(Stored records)

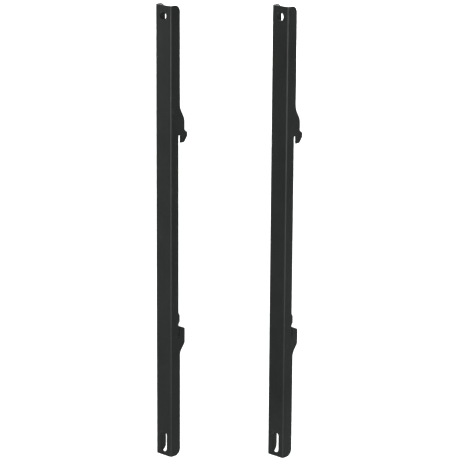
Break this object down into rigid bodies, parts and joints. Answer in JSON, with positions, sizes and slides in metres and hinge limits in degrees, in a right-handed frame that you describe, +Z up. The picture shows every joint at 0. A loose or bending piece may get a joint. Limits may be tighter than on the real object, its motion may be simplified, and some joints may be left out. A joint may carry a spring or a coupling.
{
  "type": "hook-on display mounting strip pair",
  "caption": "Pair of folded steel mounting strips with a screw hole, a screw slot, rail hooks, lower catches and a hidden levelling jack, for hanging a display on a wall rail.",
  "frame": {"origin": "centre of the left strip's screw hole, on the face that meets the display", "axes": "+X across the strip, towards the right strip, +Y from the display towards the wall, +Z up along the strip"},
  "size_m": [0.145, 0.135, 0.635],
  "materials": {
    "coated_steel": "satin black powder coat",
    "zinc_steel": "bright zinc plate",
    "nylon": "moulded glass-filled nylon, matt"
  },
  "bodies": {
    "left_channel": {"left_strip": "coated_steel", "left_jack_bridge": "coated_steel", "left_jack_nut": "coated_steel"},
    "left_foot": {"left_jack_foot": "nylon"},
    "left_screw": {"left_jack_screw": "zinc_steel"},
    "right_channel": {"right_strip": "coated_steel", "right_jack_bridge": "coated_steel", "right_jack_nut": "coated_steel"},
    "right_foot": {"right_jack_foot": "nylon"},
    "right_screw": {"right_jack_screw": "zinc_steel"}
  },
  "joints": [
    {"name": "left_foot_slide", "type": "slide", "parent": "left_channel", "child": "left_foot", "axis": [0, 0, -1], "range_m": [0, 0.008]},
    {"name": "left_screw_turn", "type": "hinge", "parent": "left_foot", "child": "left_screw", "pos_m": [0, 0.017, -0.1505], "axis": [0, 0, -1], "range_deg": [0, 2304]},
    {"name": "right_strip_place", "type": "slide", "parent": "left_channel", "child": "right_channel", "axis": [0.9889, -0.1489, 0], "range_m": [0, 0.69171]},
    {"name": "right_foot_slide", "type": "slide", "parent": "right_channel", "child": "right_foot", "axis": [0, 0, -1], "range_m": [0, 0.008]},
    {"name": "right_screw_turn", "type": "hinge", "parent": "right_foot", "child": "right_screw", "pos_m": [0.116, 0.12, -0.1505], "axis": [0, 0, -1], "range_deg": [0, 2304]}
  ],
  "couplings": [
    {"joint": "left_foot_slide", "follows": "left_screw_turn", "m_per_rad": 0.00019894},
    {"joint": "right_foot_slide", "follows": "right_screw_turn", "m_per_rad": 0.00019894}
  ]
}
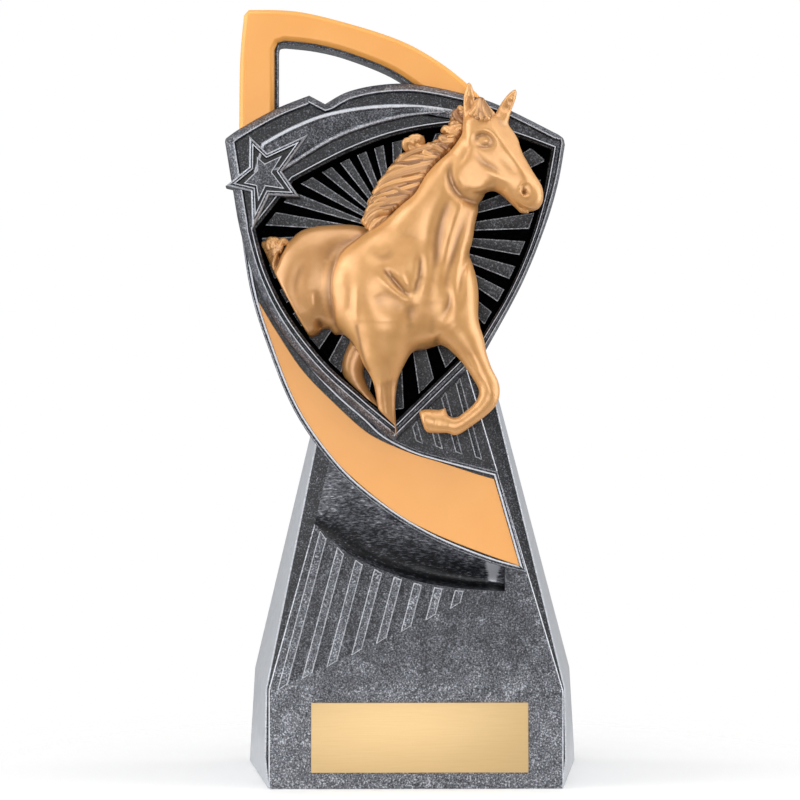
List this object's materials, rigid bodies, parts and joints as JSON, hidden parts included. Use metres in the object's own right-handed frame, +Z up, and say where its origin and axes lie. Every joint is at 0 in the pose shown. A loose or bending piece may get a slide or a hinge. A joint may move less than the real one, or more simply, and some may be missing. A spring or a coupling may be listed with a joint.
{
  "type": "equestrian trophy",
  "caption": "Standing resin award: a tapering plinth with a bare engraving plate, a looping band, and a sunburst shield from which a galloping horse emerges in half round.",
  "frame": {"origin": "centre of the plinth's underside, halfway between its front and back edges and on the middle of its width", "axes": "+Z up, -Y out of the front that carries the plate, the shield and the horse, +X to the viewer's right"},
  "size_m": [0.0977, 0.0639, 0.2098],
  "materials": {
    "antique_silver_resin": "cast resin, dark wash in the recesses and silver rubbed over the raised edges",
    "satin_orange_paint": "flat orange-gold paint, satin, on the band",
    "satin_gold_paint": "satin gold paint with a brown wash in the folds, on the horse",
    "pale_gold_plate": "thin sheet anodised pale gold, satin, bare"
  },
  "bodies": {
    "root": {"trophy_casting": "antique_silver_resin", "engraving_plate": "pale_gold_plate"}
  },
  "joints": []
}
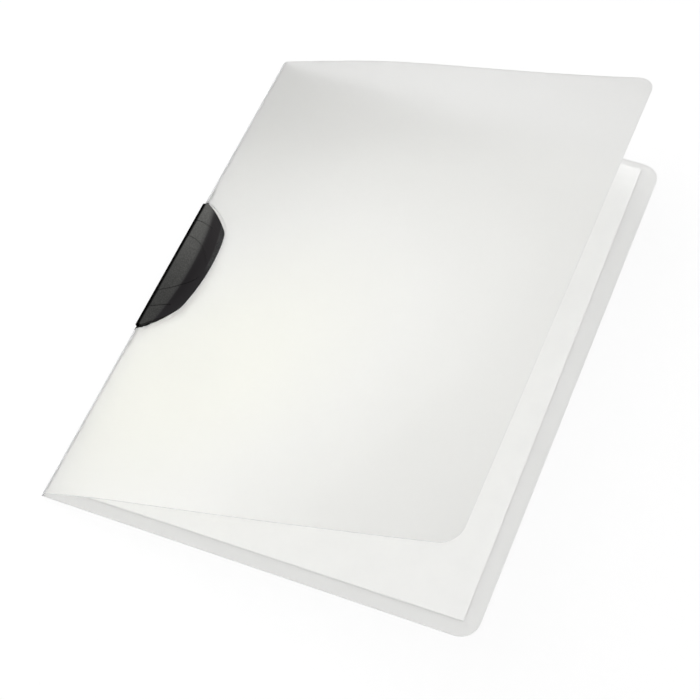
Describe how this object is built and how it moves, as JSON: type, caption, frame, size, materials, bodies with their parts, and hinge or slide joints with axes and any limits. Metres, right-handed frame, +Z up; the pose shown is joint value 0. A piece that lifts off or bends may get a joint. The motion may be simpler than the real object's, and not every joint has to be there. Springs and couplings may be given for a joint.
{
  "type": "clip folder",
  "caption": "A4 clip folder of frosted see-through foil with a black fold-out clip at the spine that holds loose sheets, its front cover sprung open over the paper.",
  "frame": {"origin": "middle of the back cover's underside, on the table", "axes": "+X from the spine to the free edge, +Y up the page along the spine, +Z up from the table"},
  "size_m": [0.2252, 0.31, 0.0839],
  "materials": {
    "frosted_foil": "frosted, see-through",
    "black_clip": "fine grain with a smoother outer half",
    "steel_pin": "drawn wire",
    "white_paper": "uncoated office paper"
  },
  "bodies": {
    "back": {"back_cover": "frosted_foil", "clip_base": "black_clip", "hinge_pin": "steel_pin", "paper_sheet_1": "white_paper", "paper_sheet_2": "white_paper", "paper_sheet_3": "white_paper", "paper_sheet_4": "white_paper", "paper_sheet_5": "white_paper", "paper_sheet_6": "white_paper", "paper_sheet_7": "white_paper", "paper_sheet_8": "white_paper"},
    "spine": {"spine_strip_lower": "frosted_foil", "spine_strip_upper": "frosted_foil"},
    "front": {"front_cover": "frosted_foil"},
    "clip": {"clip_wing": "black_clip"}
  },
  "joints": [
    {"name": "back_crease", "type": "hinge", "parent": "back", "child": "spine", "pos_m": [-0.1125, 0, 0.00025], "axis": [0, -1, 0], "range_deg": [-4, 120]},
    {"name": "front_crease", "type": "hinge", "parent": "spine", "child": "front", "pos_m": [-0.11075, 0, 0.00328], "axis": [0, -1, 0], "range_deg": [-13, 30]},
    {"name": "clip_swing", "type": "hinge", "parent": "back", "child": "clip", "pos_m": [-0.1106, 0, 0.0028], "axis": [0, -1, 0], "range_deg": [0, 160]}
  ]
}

- [Objective]
All of the data needs to be reproduced exactly, with no line missing.

- [Task response]
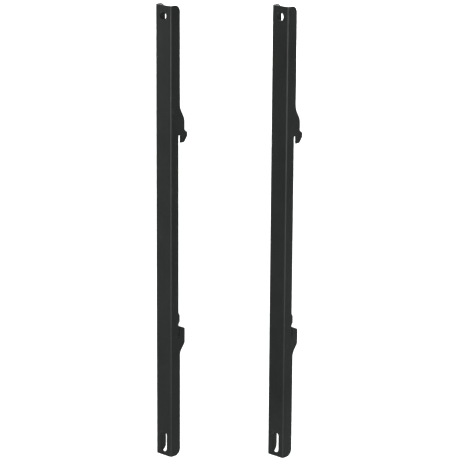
Break this object down into rigid bodies, parts and joints. Answer in JSON, with positions, sizes and slides in metres and hinge limits in degrees, in a right-handed frame that you describe, +Z up. The picture shows every joint at 0. A loose or bending piece may get a joint. Limits may be tighter than on the real object, its motion may be simplified, and some joints may be left out. A joint may carry a spring or a coupling.
{
  "type": "hook-on display mounting strip pair",
  "caption": "Pair of folded steel mounting strips with a screw hole, a screw slot, rail hooks, lower catches and a hidden levelling jack, for hanging a display on a wall rail.",
  "frame": {"origin": "centre of the left strip's screw hole, on the face that meets the display", "axes": "+X across the strip, towards the right strip, +Y from the display towards the wall, +Z up along the strip"},
  "size_m": [0.145, 0.135, 0.635],
  "materials": {
    "coated_steel": "satin black powder coat",
    "zinc_steel": "bright zinc plate",
    "nylon": "moulded glass-filled nylon, matt"
  },
  "bodies": {
    "left_channel": {"left_strip": "coated_steel", "left_jack_bridge": "coated_steel", "left_jack_nut": "coated_steel"},
    "left_foot": {"left_jack_foot": "nylon"},
    "left_screw": {"left_jack_screw": "zinc_steel"},
    "right_channel": {"right_strip": "coated_steel", "right_jack_bridge": "coated_steel", "right_jack_nut": "coated_steel"},
    "right_foot": {"right_jack_foot": "nylon"},
    "right_screw": {"right_jack_screw": "zinc_steel"}
  },
  "joints": [
    {"name": "left_foot_slide", "type": "slide", "parent": "left_channel", "child": "left_foot", "axis": [0, 0, -1], "range_m": [0, 0.008]},
    {"name": "left_screw_turn", "type": "hinge", "parent": "left_foot", "child": "left_screw", "pos_m": [0, 0.017, -0.1505], "axis": [0, 0, -1], "range_deg": [0, 2304]},
    {"name": "right_strip_place", "type": "slide", "parent": "left_channel", "child": "right_channel", "axis": [0.9889, -0.1489, 0], "range_m": [0, 0.69171]},
    {"name": "right_foot_slide", "type": "slide", "parent": "right_channel", "child": "right_foot", "axis": [0, 0, -1], "range_m": [0, 0.008]},
    {"name": "right_screw_turn", "type": "hinge", "parent": "right_foot", "child": "right_screw", "pos_m": [0.116, 0.12, -0.1505], "axis": [0, 0, -1], "range_deg": [0, 2304]}
  ],
  "couplings": [
    {"joint": "left_foot_slide", "follows": "left_screw_turn", "m_per_rad": 0.00019894},
    {"joint": "right_foot_slide", "follows": "right_screw_turn", "m_per_rad": 0.00019894}
  ]
}
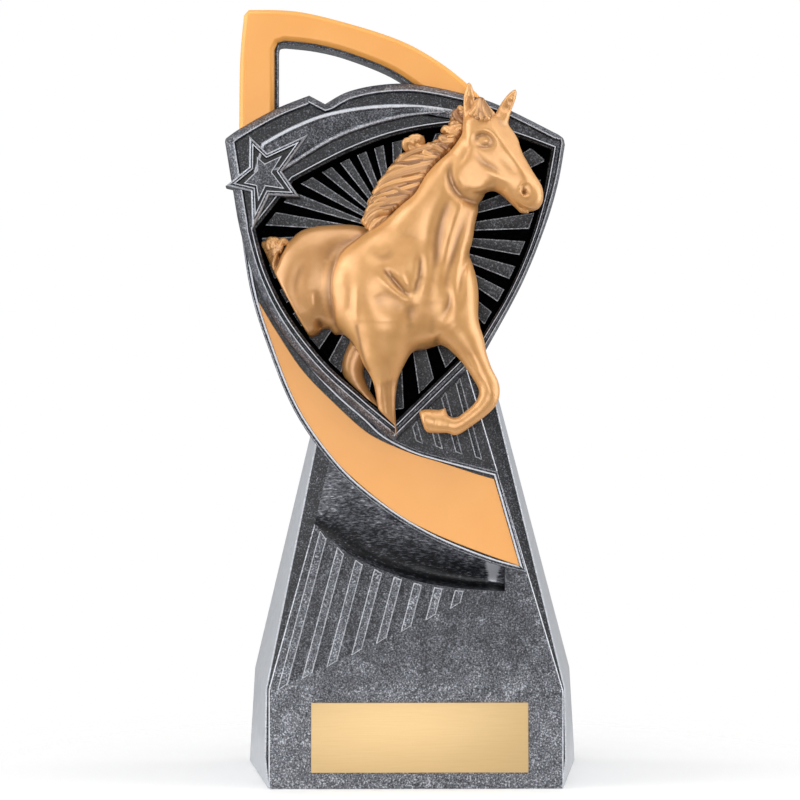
List this object's materials, rigid bodies, parts and joints as JSON, hidden parts included. Use metres in the object's own right-handed frame, +Z up, and say where its origin and axes lie. Every joint is at 0 in the pose shown. A loose or bending piece may get a slide or a hinge. A joint may move less than the real one, or more simply, and some may be missing. A spring or a coupling may be listed with a joint.
{
  "type": "equestrian trophy",
  "caption": "Standing resin award: a tapering plinth with a bare engraving plate, a looping band, and a sunburst shield from which a galloping horse emerges in half round.",
  "frame": {"origin": "centre of the plinth's underside, halfway between its front and back edges and on the middle of its width", "axes": "+Z up, -Y out of the front that carries the plate, the shield and the horse, +X to the viewer's right"},
  "size_m": [0.0977, 0.0639, 0.2098],
  "materials": {
    "antique_silver_resin": "cast resin, dark wash in the recesses and silver rubbed over the raised edges",
    "satin_orange_paint": "flat orange-gold paint, satin, on the band",
    "satin_gold_paint": "satin gold paint with a brown wash in the folds, on the horse",
    "pale_gold_plate": "thin sheet anodised pale gold, satin, bare"
  },
  "bodies": {
    "root": {"trophy_casting": "antique_silver_resin", "engraving_plate": "pale_gold_plate"}
  },
  "joints": []
}
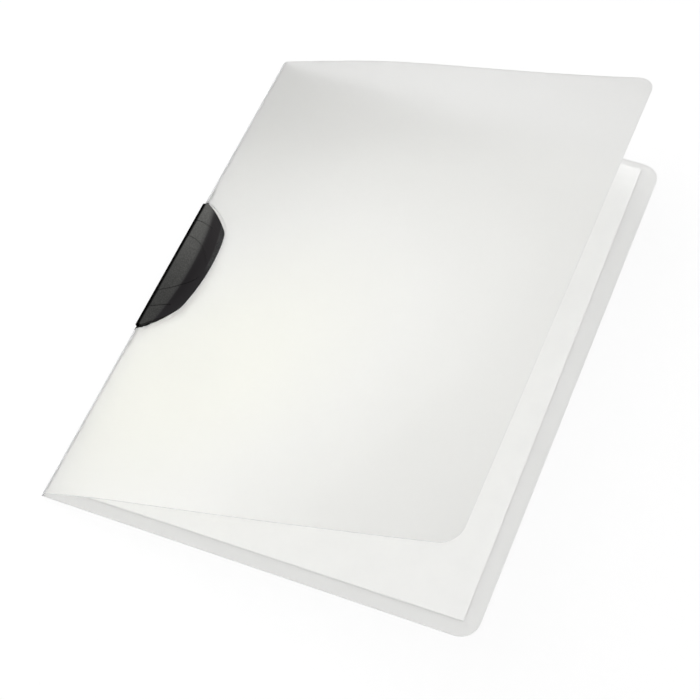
Describe how this object is built and how it moves, as JSON: type, caption, frame, size, materials, bodies with their parts, and hinge or slide joints with axes and any limits. Metres, right-handed frame, +Z up; the pose shown is joint value 0. A piece that lifts off or bends may get a joint. The motion may be simpler than the real object's, and not every joint has to be there. Springs and couplings may be given for a joint.
{
  "type": "clip folder",
  "caption": "A4 clip folder of frosted see-through foil with a black fold-out clip at the spine that holds loose sheets, its front cover sprung open over the paper.",
  "frame": {"origin": "middle of the back cover's underside, on the table", "axes": "+X from the spine to the free edge, +Y up the page along the spine, +Z up from the table"},
  "size_m": [0.2252, 0.31, 0.0839],
  "materials": {
    "frosted_foil": "frosted, see-through",
    "black_clip": "fine grain with a smoother outer half",
    "steel_pin": "drawn wire",
    "white_paper": "uncoated office paper"
  },
  "bodies": {
    "back": {"back_cover": "frosted_foil", "clip_base": "black_clip", "hinge_pin": "steel_pin", "paper_sheet_1": "white_paper", "paper_sheet_2": "white_paper", "paper_sheet_3": "white_paper", "paper_sheet_4": "white_paper", "paper_sheet_5": "white_paper", "paper_sheet_6": "white_paper", "paper_sheet_7": "white_paper", "paper_sheet_8": "white_paper"},
    "spine": {"spine_strip_lower": "frosted_foil", "spine_strip_upper": "frosted_foil"},
    "front": {"front_cover": "frosted_foil"},
    "clip": {"clip_wing": "black_clip"}
  },
  "joints": [
    {"name": "back_crease", "type": "hinge", "parent": "back", "child": "spine", "pos_m": [-0.1125, 0, 0.00025], "axis": [0, -1, 0], "range_deg": [-4, 120]},
    {"name": "front_crease", "type": "hinge", "parent": "spine", "child": "front", "pos_m": [-0.11075, 0, 0.00328], "axis": [0, -1, 0], "range_deg": [-13, 30]},
    {"name": "clip_swing", "type": "hinge", "parent": "back", "child": "clip", "pos_m": [-0.1106, 0, 0.0028], "axis": [0, -1, 0], "range_deg": [0, 160]}
  ]
}